*Problem description*: Reading the listing below, count the lines that contain the word "handed" and give that count alone.

──────── Data for this task ────────

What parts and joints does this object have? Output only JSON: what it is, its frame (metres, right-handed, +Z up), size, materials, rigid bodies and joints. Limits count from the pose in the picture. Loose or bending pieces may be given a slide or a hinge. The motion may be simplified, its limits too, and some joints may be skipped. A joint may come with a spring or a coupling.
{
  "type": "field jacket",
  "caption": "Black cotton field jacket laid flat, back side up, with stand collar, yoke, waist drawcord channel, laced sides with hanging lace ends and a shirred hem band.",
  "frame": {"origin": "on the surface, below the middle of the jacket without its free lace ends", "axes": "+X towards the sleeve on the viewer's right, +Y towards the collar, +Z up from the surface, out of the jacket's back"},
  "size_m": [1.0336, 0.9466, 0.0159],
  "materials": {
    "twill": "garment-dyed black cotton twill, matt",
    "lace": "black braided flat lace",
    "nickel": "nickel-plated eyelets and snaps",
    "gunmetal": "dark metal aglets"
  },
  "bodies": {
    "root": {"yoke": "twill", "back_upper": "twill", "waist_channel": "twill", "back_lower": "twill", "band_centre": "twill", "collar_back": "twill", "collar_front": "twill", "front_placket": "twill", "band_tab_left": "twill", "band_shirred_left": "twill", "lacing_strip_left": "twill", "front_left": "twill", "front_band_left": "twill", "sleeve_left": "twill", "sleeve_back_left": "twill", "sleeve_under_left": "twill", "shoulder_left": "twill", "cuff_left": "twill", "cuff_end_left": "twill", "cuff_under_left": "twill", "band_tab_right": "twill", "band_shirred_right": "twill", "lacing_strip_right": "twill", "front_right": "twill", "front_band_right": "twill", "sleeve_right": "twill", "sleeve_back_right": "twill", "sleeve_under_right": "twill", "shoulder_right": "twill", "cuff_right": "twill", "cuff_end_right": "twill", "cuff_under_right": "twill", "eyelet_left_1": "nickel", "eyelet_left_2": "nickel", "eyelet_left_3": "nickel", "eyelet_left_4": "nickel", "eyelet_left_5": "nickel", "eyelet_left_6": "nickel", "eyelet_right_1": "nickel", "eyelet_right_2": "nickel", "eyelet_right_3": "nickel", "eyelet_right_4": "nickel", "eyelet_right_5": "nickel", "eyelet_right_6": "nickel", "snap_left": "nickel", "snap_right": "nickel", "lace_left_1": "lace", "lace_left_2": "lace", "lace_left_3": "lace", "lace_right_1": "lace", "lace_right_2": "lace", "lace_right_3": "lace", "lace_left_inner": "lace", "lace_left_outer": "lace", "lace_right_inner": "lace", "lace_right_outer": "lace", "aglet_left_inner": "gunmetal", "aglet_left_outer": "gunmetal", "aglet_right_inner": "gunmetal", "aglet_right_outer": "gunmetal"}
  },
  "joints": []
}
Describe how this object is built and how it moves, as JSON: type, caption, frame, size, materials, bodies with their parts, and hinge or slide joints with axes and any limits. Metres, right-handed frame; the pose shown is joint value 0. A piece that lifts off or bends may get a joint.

────────

*The response*: 2